Another US riverside project in which a site’s tight clearances led to the use of a telecrawler is the construction of the new Grand Avenue Bridge in Glenwood Springs, Colorado, USA. Once completed the new bridge will cross the Colorado River, the Union Pacific Railroad, and four lanes of Interstate 70.
Washington-based Malcolm Drilling was responsible for drilling caissons for the new five-span welded steel box girder bridge, which will replace the previous bridge. This involved drilling a shaft, lowering a rebar cage into the shaft, and then filling it with concrete each day. In total, 26 caissons were drilled and filled to hold up pier caps for the new bridge. Concrete piers for the eventual bridge superstructure will eventually rest above the 16.4-metre-deep caissons.

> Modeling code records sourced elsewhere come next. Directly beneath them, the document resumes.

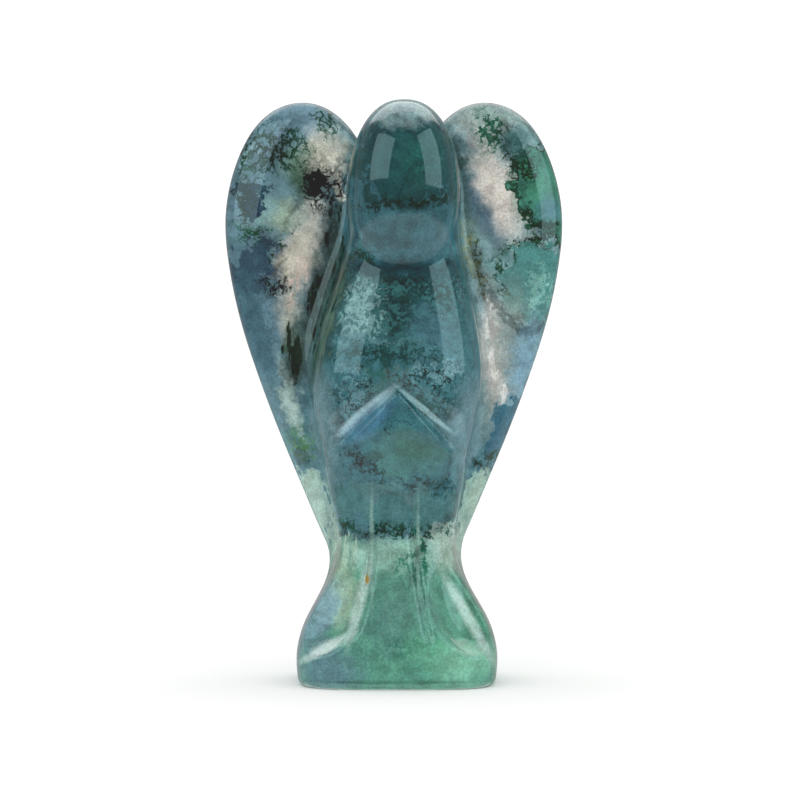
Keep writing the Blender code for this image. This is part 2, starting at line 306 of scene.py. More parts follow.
@dataclass(frozen=True)
class Wings:
    """The pair of leaf-shaped wings."""

    gown: Gown
    span: float = 29.2 * MM
    thickness: float = 5.5 * MM
    offset: float = -0.2 * MM
    edge: float = 3.3
    set_back: float = 0.32
    sweep: float = 0.03
    outline: tuple[tuple[float, float], ...] = (
        (0.565, 0.9965), (0.790, 0.965), (0.940, 0.888), (1.000, 0.800), (0.980, 0.715), (0.912, 0.620),
        (0.802, 0.520), (0.665, 0.415), (0.518, 0.312), (0.383, 0.222), (0.275, 0.172), (0.140, 0.235),
        (0.040, 0.360), (0.005, 0.520), (0.010, 0.700), (0.070, 0.835), (0.195, 0.925), (0.370, 0.982),
    )
    heart: tuple[float, float] = (0.46, 0.665)

    def reach(self, angle: Array) -> Array:
        """Find the outline's distance from the wing's heart.

        Args:
            angle: Directions from the heart, in radians.

        Returns:
            The distance in each direction.
        """
        scale = np.array((0.5 * self.span, self.gown.height))
        offsets = (np.array(self.outline) - self.heart) * scale
        angles = np.arctan2(offsets[:, 1], offsets[:, 0])
        order = np.argsort(angles)
        angles, reaches = angles[order], np.hypot(*offsets.T)[order]
        turn, wrap = 2 * np.pi, 4
        angles = np.concatenate([angles[-wrap:] - turn, angles, angles[:wrap] + turn])
        reaches = np.concatenate([reaches[-wrap:], reaches, reaches[:wrap]])
        return 1.0 / natural_spline(angles, 1.0 / reaches, angle)

    def form(self, x: Array, y: Array, z: Array) -> Array:
        """Measure how far points stand from the wings' surface.

        Args:
            x: Sideways places.
            y: Places from front to back.
            z: Heights.

        Returns:
            Distances, negative inside.
        """
        from_middle = np.abs(x - self.offset)
        across = from_middle - self.heart[0] * 0.5 * self.span
        up = z - self.heart[1] * self.gown.height
        outward = np.hypot(across, up) / self.reach(np.arctan2(up, across))
        tip_share = from_middle / (0.5 * self.span)
        middle = (self.set_back + self.sweep * tip_share**2) * self.gown.body_depth
        through = np.abs(y - middle) / (0.5 * self.thickness)
        reach = (outward**self.edge + through**self.edge + TINY) ** (1.0 / self.edge)
        return (reach - 1.0) * 0.5 * self.thickness


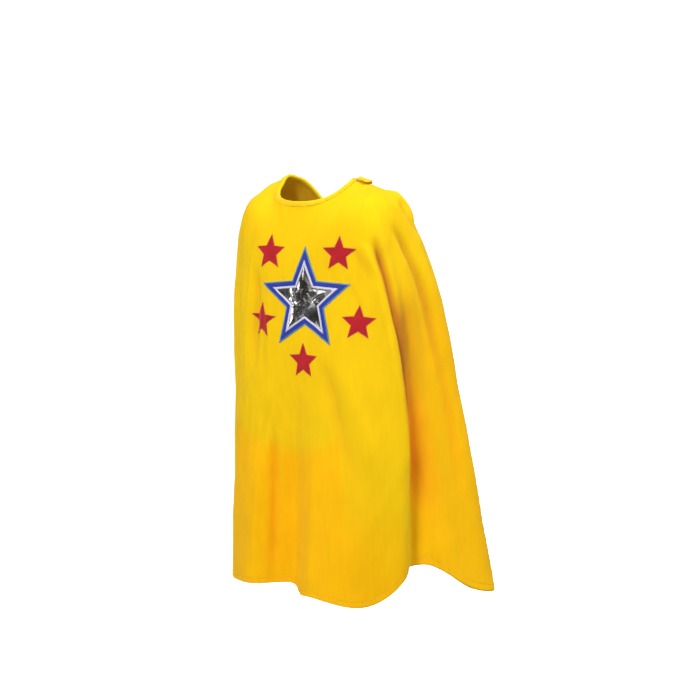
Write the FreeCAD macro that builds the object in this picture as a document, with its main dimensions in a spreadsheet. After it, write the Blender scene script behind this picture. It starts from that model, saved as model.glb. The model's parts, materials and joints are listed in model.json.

Malcolm Drilling says it spent considerable time and effort studying various crane options before it decided to use a telecrawler. It opted for the TCC-1100 from US crane manufacturer Link-Belt, to lift and manoeuvre a 56,000 pound (25,401.1 kg) oscillator underneath the 36 foot (11 m) clearance of the existing bridge.
According to Link-Belt, the TCC-1100’s boom tip, load capacity and height specifications were integral to the company’s decision to use this crane. “We fell in love with the capabilities of the TCC-1100 and what it could do for this type of work,” says Todd Williams, Malcolm Drilling superintendent. “It has the mobility to go where you need it to and is able to telescope the boom in and out. For what we do, it’s perfect.”
High praise indeed. Looking to the future, however, Link-Belt is not one to rest on its laurels. It launched the 250 US ton (230 tonne) capacity TCC-2500 this month. The company describes it as the highest capacity telecrawler available in the market. Yet, even on this scale, flexibility remains a key selling point. “The TCC-2500’s job site flexibility is a huge benefit,” Scott Knight, Link-Belt product manager, lattice and telescopic crawler cranes, says. “The TCC-2500 can lift, reach, and travel like a large fixed boom lattice crawler while also having the ability to retract the boom and reduce its overall profile as job site conditions and environment requires. It is well positioned to lead telecrawlers into a whole new arena of jobsite opportunities.”
So there are exciting times ahead in the telecrawler sector as end users’ appetite for these flexible friends continues apace, leading to crane manufacturers evolving more new variants to satisfy the market. And with the machines’ ability to perform multiple roles in demanding environments, they will become an increasingly important weapon in the construction manager’s arsenal.
British antarctic survey selects sennebogen duo
UK-based equipment sales, servicing and rental company, AGD Equipment supplied two Sennebogen 643R telescopic crawler cranes to the British Antarctic Survey (BAS) for use at the South Pole. The high-profile project involves relocating the Halley Research Station so that it isn’t cut-off from the ice shelf by a previously dormant ice chasm that has now opened up.
According to Robert Law, AGD managing director, BAS had seen a Sennebogen crane being utilised by another research station in Antarctica and determined that it would be the perfect solution to help it uncouple and relocate the research station’s modules to a new location 23 km away. Commenting on the project, AGD says, “We are proud to be associated with the relocation of Halley Research Station in the South Pole by way of supplying two brand-new Sennebogen 643R, 40 tonne telescopic crawler cranes to BAS for the project.”